Programme courses find very little takers

Programme courses find very little takers

The first two days of admission hardly saw any students enrolling for programme courses.

With Delhi University going back to the admission scheme of 2012-13, colleges have reintroduced programme courses such as BA, BCom and BSc. Yet the courses have not found much favour among students. The first two days of admission hardly saw any students enrolling for these courses, according to most college principals.

At Hindu College, where 470 of 750 seats have already been filled, BA Programme hardly had any takers. “There have been three or four admissions in BA (P). We also offer BSc in Physical Sciences, and so far only 10 students have applied for the course,” Pradyuman Kumar, Principal, Hindu College said.

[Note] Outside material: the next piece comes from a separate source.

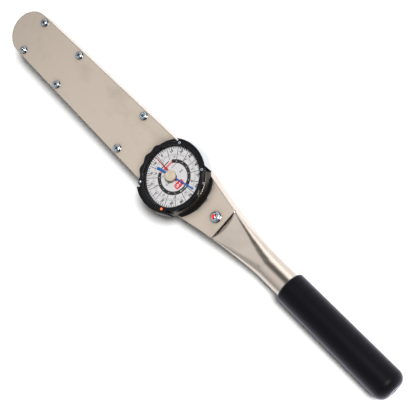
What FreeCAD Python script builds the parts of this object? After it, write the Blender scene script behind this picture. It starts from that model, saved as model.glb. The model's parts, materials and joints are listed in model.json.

Another sought-after college in North Campus, Miranda House, has also made just 25 admissions in BA Programme which has about 185 seats. As the courses had not received a great response from students so far, Miranda House principal, Pratibha Jolly said at least some Programme seats should have been retained in Honours courses.

Computer Science at Miranda House has taken a hit because of the FYUP rollback. “Admission to computer science has been very slow. It is not even a B Sc Honours course now, it is B Sc Physical Sciences (a Programme course),” Jolly said.


At Dyal Singh College, the situation is the same. “The admission to programme courses have been a little slow with only four-five admissions every day. This could be because applicants are not aware of the course or the high cut-offs might be a deterrent,” I S Bakshi, Dyal Singh College principal, said.

In Jesus and Mary college too, the scenario is similar. “Most students want to study an Honours and not a Pass course. We were expecting a good response to these programmes, but that hasn’t happened,” a member of the admission committee at the college said. According to officials at Jesus and Mary College, the courses have found favour with students who want to get into the college, but haven’t been able to secure a seat in a course of their choice.

The principals believe that the courses may see more admissions after the second cut-off list comes out. “Since we couldn’t invite any applications for these programmes, we kept the cut-offs high. But with a slide in cut-offs, we are expecting more students to join,” Kumar said.